Soft mode in the dynamics of over-realizable online learning for soft committee machines

Overparametrized deep neural networks trained by stochastic gradient descent are successful in performing many tasks of practical relevance. One aspect of overparametrization is the possibility that the student network has a larger expressivity than the data generating process. In the context of a student-teacher scenario, this corresponds to the so-called over-realizable case, where the student network has a larger number of hidden units than the teacher. For online learning of a two-layer soft committee machine in the over-realizable case, we present evidence that the approach to perfect learning occurs in a power-law fashion rather than exponentially as in the realizable case. All student nodes learn and replicate one of the teacher nodes if teacher and student outputs are suitably rescaled and if the numbers of student and teacher hidden units are commensurate.

Figure 1

Dependence of the generalization error in the realizable scenario, $K=M$, on the normalized number of examples $\tilde{\alpha }=\alpha \eta$ (“time”), computed to $O\left(\eta \right)$. Different colors indicate different widths $M$ of the teacher. The height of the plateau converges monotonously with $M$. The initialization of the ordinary differential equations is given by ${\chi }^2={10}^{-4}$, where ${\chi }^2$ is the variance of initial student vector elements.

Figure 2

Evolution of the generalization error in realizable and over-realizable scenarios, $K\ge M$, as a function of $\tilde{\alpha }=\alpha \eta$, computed to $O\left(\eta \right)$ for $M=2$. The plateau height is independent of $K$, while the plateau length is proportional to $K$. The inset shows that a rescaling of the learning rate with $K$ leads to a collapse of the curves with different $K$. The initialization of the ordinary differential equations is given by ${\chi }^2={10}^{-4}$.

Figure 3

Evolution of the student-teacher overlap $R_{in}$ as a function of $\tilde{\alpha }=\alpha \eta$, computed to $O\left(\eta \right)$ for $M=2$, $K=4$. Students 1 and 2 imitate teacher 1 after the specialization transition, while students 3 and 4 imitate teacher 2, indicated by the $R_{in}$ being close to one.
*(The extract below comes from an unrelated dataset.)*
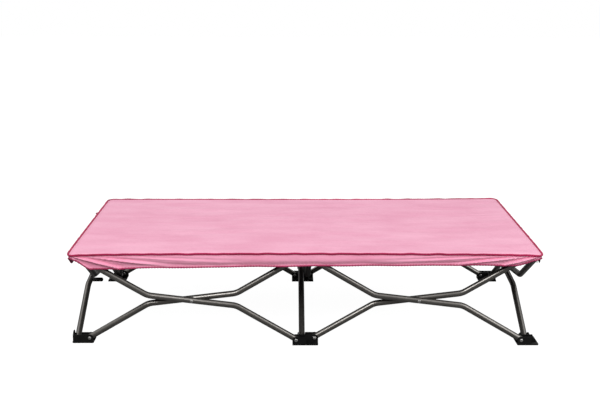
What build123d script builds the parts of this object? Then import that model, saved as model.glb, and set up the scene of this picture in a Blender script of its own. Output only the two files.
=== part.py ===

The remaining overlaps tend to zero. The initialization of the ordinary differential equations is given by ${\chi }^2={10}^{-4}$. The inset shows the asymptotic course of the upper of student-teacher overlaps displayed by a logarithmic $x$ axis.

Figure 4

Double logarithmic plot of the asymptotic generalization error as a function of $\tilde{\alpha }=\alpha \eta$, computed for $M=2$ to $O\left(\eta \right)$, in both the realizable $K=M$ scenario and the over-realizable scenario $K\ge M$. The inset shows the evolution of the generalization error on a single logarithmic scale during the early stage of the specialization transition. While the generalization error approaches perfect learning with an exponential decay in the realizable case, one finds an exponentially decaying transient followed by a power law ${\epsilon }_g\propto {\tilde{\alpha }}^{-2}$ for $K>2$. The initialization of the ordinary differential equations is given by ${\chi }^2={10}^{-4}$.

Figure 5

Evolution of the generalization error in the case of a noisy teacher $M=2$ and noise variance ${\sigma }_{\gamma }^2=0.01$ for $K\in \{2,4,6\}$ and $\eta =1$. The asymptotic generalization error decreases with increasing $K$. The inset shows that the rescaled asymptotic generalization error $K{\epsilon }_g$ is only weakly dependent on $K$. The initialization of the ODEs is given by ${\chi }^2={10}^{-4}$.